Frequently asked questions about LC circuit

What is an LC circuit in AP Physics C?

It's a circuit with just a capacitor and an inductor, where charge oscillates back and forth in simple harmonic motion at ω = 1/√(LC). Energy alternates between the capacitor's electric field and the inductor's magnetic field, with the total staying constant.

Does an LC circuit lose energy over time?

No, an ideal LC circuit conserves energy forever because there's no resistance to dissipate it as heat.

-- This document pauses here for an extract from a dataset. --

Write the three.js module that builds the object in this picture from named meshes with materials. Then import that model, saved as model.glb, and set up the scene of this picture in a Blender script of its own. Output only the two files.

Real circuits always have some resistance, which makes them RLC circuits with damped oscillations, but ideal LC is what the AP exam tests.

What's the difference between an LC circuit and an RC circuit?

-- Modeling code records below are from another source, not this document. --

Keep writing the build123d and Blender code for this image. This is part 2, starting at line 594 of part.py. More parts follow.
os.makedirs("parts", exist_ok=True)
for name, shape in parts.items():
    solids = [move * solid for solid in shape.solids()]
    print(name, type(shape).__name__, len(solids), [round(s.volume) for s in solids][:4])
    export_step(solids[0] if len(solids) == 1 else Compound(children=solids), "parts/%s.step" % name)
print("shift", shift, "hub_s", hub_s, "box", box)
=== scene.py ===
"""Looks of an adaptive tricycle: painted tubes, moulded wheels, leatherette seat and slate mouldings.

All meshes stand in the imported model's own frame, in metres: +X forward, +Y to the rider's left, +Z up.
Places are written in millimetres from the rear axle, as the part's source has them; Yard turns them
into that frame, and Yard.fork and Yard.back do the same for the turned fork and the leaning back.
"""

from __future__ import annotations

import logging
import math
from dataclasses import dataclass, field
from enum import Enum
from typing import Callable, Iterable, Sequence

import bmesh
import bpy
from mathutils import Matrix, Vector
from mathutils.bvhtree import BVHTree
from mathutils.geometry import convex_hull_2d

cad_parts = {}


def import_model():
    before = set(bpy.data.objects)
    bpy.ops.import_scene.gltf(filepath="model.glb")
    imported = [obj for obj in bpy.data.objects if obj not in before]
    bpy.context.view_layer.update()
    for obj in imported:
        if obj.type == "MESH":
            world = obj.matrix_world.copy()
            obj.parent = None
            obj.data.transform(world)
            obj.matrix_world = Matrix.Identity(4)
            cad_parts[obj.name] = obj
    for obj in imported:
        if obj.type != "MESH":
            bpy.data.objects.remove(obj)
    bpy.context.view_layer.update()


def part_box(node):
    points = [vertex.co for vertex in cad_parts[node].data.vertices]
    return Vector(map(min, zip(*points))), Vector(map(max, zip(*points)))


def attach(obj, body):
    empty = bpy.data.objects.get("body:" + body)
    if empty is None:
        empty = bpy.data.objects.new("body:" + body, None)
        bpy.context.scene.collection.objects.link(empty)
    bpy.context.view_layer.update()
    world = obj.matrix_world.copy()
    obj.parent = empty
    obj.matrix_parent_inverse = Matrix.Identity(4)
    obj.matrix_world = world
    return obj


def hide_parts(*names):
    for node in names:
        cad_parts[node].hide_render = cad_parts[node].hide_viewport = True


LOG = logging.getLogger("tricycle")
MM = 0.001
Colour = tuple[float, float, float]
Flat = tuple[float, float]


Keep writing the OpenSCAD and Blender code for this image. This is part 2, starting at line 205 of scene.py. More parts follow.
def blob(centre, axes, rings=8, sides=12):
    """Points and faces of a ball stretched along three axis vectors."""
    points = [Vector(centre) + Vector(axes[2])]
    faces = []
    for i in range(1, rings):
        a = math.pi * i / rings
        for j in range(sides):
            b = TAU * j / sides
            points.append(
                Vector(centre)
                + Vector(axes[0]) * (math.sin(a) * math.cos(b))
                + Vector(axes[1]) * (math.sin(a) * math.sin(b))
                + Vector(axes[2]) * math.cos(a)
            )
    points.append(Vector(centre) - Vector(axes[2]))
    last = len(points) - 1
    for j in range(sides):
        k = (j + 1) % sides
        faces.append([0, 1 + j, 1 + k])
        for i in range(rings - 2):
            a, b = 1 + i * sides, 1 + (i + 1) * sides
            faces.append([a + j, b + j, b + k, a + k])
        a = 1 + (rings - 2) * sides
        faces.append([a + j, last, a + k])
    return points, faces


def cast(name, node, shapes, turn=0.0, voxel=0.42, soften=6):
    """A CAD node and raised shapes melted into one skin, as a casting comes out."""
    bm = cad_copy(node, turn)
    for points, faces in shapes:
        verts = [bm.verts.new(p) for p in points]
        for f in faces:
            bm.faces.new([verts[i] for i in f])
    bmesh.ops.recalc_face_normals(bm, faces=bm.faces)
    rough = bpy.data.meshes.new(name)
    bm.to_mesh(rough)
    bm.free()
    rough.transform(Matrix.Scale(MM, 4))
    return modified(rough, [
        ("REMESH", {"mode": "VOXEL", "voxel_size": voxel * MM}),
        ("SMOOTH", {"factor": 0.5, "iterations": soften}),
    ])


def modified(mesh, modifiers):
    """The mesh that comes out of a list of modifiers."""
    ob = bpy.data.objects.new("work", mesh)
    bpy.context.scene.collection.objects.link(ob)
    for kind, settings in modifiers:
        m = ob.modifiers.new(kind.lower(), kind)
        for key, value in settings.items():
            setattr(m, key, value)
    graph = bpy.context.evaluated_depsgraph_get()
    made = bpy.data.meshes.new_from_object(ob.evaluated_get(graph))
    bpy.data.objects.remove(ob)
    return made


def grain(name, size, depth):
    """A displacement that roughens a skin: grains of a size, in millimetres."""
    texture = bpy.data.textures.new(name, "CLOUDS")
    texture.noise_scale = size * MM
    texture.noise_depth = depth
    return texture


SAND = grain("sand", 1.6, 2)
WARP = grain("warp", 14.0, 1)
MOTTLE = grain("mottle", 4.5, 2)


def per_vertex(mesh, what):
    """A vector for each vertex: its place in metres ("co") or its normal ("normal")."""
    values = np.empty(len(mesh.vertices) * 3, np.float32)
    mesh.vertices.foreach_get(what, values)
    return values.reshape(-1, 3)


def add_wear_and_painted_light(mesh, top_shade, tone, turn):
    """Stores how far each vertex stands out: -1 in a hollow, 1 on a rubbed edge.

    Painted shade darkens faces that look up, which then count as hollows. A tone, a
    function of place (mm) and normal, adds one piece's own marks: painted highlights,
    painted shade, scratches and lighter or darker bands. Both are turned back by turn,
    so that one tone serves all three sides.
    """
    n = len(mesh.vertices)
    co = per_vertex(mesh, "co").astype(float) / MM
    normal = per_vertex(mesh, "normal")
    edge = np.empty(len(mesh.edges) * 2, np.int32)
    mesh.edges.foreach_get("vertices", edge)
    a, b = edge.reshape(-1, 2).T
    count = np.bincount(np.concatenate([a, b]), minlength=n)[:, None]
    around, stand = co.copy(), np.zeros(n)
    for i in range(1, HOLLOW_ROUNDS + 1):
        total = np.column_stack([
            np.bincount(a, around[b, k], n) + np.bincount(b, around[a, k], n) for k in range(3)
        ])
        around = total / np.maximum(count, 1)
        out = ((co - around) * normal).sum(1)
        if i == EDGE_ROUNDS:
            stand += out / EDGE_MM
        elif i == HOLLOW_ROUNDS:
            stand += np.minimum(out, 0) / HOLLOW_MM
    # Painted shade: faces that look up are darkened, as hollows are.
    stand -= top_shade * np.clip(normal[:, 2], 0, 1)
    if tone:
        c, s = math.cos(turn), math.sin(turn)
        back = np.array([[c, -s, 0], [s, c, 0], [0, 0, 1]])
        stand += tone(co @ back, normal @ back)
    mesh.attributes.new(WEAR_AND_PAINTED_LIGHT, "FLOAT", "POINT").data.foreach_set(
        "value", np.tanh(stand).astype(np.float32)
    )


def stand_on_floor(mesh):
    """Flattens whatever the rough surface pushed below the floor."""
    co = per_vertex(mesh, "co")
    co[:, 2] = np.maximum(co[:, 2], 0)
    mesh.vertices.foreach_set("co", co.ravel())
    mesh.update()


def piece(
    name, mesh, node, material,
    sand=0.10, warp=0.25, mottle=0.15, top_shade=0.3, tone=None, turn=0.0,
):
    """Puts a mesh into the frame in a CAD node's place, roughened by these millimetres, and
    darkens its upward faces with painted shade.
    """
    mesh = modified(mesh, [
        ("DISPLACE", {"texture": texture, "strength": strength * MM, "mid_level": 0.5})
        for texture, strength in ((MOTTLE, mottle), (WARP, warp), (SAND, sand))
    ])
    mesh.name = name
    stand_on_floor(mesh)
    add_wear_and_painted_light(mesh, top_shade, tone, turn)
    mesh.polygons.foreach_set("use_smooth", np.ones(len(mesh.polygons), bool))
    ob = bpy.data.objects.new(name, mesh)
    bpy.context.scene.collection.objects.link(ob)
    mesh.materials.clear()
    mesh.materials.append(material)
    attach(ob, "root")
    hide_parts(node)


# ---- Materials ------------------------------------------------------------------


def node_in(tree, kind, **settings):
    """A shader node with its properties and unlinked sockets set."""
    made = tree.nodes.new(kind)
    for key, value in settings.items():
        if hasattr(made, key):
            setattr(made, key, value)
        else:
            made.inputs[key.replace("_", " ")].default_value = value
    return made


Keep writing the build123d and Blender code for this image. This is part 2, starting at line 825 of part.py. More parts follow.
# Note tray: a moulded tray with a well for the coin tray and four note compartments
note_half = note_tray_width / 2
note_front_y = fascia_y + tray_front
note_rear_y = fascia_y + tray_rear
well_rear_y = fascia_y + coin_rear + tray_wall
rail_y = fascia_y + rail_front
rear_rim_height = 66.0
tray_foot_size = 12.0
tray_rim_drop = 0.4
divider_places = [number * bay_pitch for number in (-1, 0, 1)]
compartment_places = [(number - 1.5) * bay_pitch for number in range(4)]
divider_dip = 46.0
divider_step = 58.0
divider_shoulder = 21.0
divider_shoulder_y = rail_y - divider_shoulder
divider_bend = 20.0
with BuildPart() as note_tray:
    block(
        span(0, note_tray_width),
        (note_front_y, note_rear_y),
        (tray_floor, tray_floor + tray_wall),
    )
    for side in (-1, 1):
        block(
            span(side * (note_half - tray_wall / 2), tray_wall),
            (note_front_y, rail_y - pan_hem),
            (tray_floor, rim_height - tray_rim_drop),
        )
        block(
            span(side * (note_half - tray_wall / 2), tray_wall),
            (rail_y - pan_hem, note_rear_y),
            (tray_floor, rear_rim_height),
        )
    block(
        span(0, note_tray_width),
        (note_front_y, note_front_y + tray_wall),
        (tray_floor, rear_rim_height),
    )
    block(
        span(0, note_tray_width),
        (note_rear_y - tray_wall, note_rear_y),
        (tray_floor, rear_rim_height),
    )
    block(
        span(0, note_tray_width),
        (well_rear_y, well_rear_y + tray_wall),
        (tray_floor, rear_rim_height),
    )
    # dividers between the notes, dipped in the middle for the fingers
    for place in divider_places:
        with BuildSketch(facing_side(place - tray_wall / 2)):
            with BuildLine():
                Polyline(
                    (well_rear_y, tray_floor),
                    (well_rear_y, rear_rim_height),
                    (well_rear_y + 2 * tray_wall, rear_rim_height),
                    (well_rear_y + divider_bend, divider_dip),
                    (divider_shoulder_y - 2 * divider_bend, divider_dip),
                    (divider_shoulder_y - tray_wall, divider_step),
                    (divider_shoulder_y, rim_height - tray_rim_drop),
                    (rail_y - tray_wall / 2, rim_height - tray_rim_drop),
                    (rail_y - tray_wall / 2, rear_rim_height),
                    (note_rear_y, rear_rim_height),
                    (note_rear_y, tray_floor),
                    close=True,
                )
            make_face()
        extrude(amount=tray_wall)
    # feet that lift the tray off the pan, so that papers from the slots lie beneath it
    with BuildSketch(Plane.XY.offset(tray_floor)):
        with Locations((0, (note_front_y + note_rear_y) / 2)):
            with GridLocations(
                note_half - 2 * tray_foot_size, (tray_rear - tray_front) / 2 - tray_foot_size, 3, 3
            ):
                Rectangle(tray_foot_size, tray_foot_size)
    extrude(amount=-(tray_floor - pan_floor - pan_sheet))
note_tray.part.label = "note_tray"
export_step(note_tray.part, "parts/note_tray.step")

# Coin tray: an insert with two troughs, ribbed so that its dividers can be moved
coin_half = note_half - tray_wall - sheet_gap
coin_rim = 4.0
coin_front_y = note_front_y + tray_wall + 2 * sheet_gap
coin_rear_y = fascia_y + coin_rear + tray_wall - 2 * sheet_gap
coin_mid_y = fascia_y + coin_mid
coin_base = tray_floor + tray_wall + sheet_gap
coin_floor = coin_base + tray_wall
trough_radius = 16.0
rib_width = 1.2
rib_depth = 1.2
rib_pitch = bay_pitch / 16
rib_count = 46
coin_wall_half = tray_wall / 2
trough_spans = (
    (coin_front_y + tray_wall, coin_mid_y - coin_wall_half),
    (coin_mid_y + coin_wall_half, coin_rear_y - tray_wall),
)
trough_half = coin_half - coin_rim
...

An RC circuit decays exponentially with time constant τ = RC because the resistor burns off energy. An LC circuit oscillates sinusoidally at ω = 1/√(LC) because nothing dissipates energy. Exponential decay versus endless oscillation is the giveaway.

How do I find the maximum current in an LC circuit?

Use energy conservation. All the capacitor's initial energy becomes the inductor's energy at peak current, so ½CV₀² = ½LI_max². For a 5.0 μF capacitor charged to 12 V with a 2.0 mH inductor, that gives I_max = 12√(5.0×10⁻⁶/2.0×10⁻³) = 0.60 A.

Why is an LC circuit like a mass-spring system?

Both obey the same differential equation. The inductor acts like the mass because it resists changes in current the way mass resists changes in velocity, and 1/C acts like the spring constant. Charge maps to position and current maps to velocity, so every SHM result transfers directly.